The narrative is a trendy way in current affairs (the news, etc.) to refer to people's opinions about any subject. The term is literary, originally. It is the mechanisms used to tell a story. In literary terms, there are all sorts of narratives.
The point of view people express about various subjects is called "the narrative". At some point, in the last 20 years or so, it became trendy to use this literary term. I cannot locate precisely when that happened. Use of the term narrative also arose in reference to how the press tells the story about some event or other.
For example, if you are referring to some past event (in the news, social history etc.), they can be said to have a narrative (story, basically). When JFK was assassinated, various narratives (ways of explaining it) arose about that event.

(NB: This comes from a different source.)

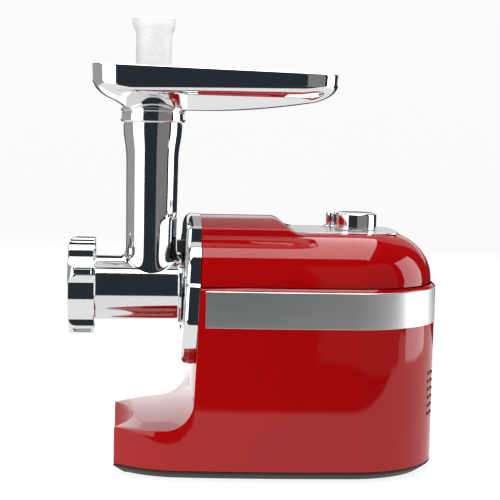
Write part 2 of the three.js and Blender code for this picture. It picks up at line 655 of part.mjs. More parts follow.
function rimHeight(x) {
  const [from, to] = TRAY.x;
  const [high, low] = TRAY.rimZ;
  return high + ((x - from) / (to - from)) * (low - high);
}

// A hollow plunger, open at the top; its flange stops it on the tray's floor.
function pusherSolid() {
  const { topZ, lip, upper, lower, bottomZ, flangeZ } = PUSHER;
  return turnedZ([
    [bottomZ, 0], [bottomZ, lower - 1], [bottomZ + 1, lower], [flangeZ - 3, lower],
    [flangeZ - 3, 21.5], [flangeZ, 21.5], [flangeZ, upper + 1.5], [flangeZ + 3, upper],
    [topZ - 13, upper], [topZ - 8.5, lip - 0.6], [topZ - 6, lip], [topZ - 2, lip],
    [topZ, lip - 1.8], [topZ, upper - 1.6], [flangeZ - 1, upper - 2.2],
    [bottomZ + 3, upper - 2.2], [bottomZ + 3, 0]], 20);
}

// ---------------------------------------------------------------- socket and lock ring
// Black liner behind the bezel: a chamber for the head's lugs, then a bore for its spigot.
function headSocket() {
  return turnedX([
    [-51.9, 33], [-51.9, 35.8], [-31.5, 35.8], [-31.5, 13.6], [-34.5, 13.6], [-34.5, 27.6],
    [-46.8, 27.6], [-46.8, 33]], 24);
}

function lockRing() {
  const lugs = lugAngles(0).map((middle) => ringSector(34, 28.2, [-55.6, -52.3], middle - 18, middle + 18));
  const band = ring(35.9, 33, [-55.6, -52.3], 24);
  const thumb = ringSector(41.4, 31, [-63.2, -52.3], 87, 98);
  return join(band, ...lugs, thumb);
}

// ---------------------------------------------------------------- gears
const ADDENDUM = 0.82;
const DEDENDUM = 1.2;

function gearShape(teeth, module) {
  const pitchRadius = (teeth * module) / 2;
  const tip = pitchRadius + ADDENDUM * module;
  const root = pitchRadius - DEDENDUM * module;
  const pitchAngle = (2 * Math.PI) / teeth;
  const corners = [];
  for (let i = 0; i < teeth; i += 1) {
    const flank = [[root, -0.31], [tip, -0.125], [tip, 0.125], [root, 0.31]];
    for (const [radius, share] of flank) {
      const angle = (i + share) * pitchAngle;
      corners.push(new THREE.Vector2(radius * Math.cos(angle), radius * Math.sin(angle)));
    }
  }
  return new THREE.Shape(corners);
}

const gear = (teeth, module, layer) => alongX(gearShape(teeth, module), layer);
const centreDistance = ({ teeth, wheel, module }) => ((teeth + wheel) / 2 + CENTRE_SLACK) * module;

// The point at given distances from two others, on the left of the line between them.
function meetingPoint(from, fromDistance, to, toDistance) {
  const span = from.distanceTo(to);
  const along = (fromDistance ** 2 - toDistance ** 2 + span ** 2) / (2 * span);
  const aside = Math.sqrt(fromDistance ** 2 - along ** 2);
  const direction = to.clone().sub(from).normalize();
  const left = new THREE.Vector2(-direction.y, direction.x);
  return from.clone().addScaledVector(direction, along).addScaledVector(left, aside);
}

// The turn that puts a gap of the driven wheel opposite a tooth of the driver.
function meshTurn(driverPlace, driverTurn, drivenPlace, { teeth, wheel }) {
  const toDriven = drivenPlace.clone().sub(driverPlace).angle();
  return toDriven + Math.PI - Math.PI / wheel - ((driverTurn - toDriven) * teeth) / wheel;
}

function trainPlaces() {
  const motor = new THREE.Vector2(0, MOTOR_Z);
  const output = new THREE.Vector2(0, HEAD_Z);
  const lean = THREE.MathUtils.degToRad(20);
  const reach = centreDistance(TRAIN.motor);
  const first = motor.clone().add(new THREE.Vector2(Math.cos(lean), Math.sin(lean)).multiplyScalar(reach));
  const second = meetingPoint(first, centreDistance(TRAIN.middle), output, centreDistance(TRAIN.last));
  const firstTurn = meshTurn(motor, 0, first, TRAIN.motor);
  const secondTurn = meshTurn(first, firstTurn, second, TRAIN.middle);
  const outputTurn = meshTurn(second, secondTurn, output, TRAIN.last);
  return { motor, output, first, second, firstTurn, secondTurn, outputTurn };
}

const LAYSHAFT = 3;

function compoundGear(wheelStage, wheelLayer, pinionStage, pinionLayer) {
  const wheel = gear(wheelStage.wheel, wheelStage.module, wheelLayer);
  const [from, to] = [Math.min(pinionLayer[0], wheelLayer[0]), Math.max(pinionLayer[1], wheelLayer[1])];
  const pinion = gear(pinionStage.teeth, pinionStage.module, [pinionLayer[0], wheelLayer[0] + 1]);
  return cut(join(wheel, pinion), rod(LAYSHAFT + RUNNING, [from - 1, to + 1]));
}

function layshaft() {
  return rod(LAYSHAFT, [CASE.x[0] + 1.5, CASE.x[1] + 1.5]);
}

// Output wheel, its shaft, and the square socket that drives the auger.
function outputGear() {
  const wheel = gear(TRAIN.last.wheel, TRAIN.last.module, LAYER.last);
  const shaft = turnedX([[-35.5, 0], [-35.5, 12], [-24, 12], [-22.5, 8], [LAYER.last[0], 8],
    [LAYER.last[1], 8], [LAYER.last[1] + 2, 5], [CASE.x[1] + 1.5, 5], [CASE.x[1] + 1.5, 0]], 16);
  return cut(join(wheel, shaft), box([-40, -25.5], [-5.5, 5.5], [-5.5, 5.5]));
}

function caseOutline(inset) {
  const [y0, y1] = [CASE.y[0] + inset, CASE.y[1] - inset];
  const [z0, z1] = [CASE.z[0] + inset, CASE.z[1] - inset];
  const corner = CASE.corner - inset;
  const outline = new THREE.Shape();
  outline.absarc(y1 - corner, z0 + corner, corner, -Math.PI / 2, 0);
  outline.absarc(y1 - corner, z1 - corner, corner, 0, Math.PI / 2);
  outline.absarc(y0 + corner, z1 - corner, corner, Math.PI / 2, Math.PI);
  outline.absarc(y0 + corner, z0 + corner, corner, Math.PI, 1.5 * Math.PI);
  return outline;
}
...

But it can also refer to historical oppression where people were not allowed to tell their story or what they experienced. When the sexual abuse scandals of the Catholic Church starting coming out, the church tried to "control the narrative" (what was being said). Then, all these groups and movements arose with real people telling their stories and recounting their experiences. The church was "claiming" this or that. Now, the victims of institutionalized sexual abuse are "reclaiming the narrative". The idea here is that they are saying: These are our stories and we will tell them in our own voices and however we please.
So, the church can be said to be "losing control of the narrative" and those people who are telling their stories are "reclaiming the narrative"; they are taking back what they see as a right to tell their own story without any help from the institution of the church.
So, "reclaim a narrative" means to (re)take control of how a story is told about you or a group you are part of and not let some "authority" be the one who controls it.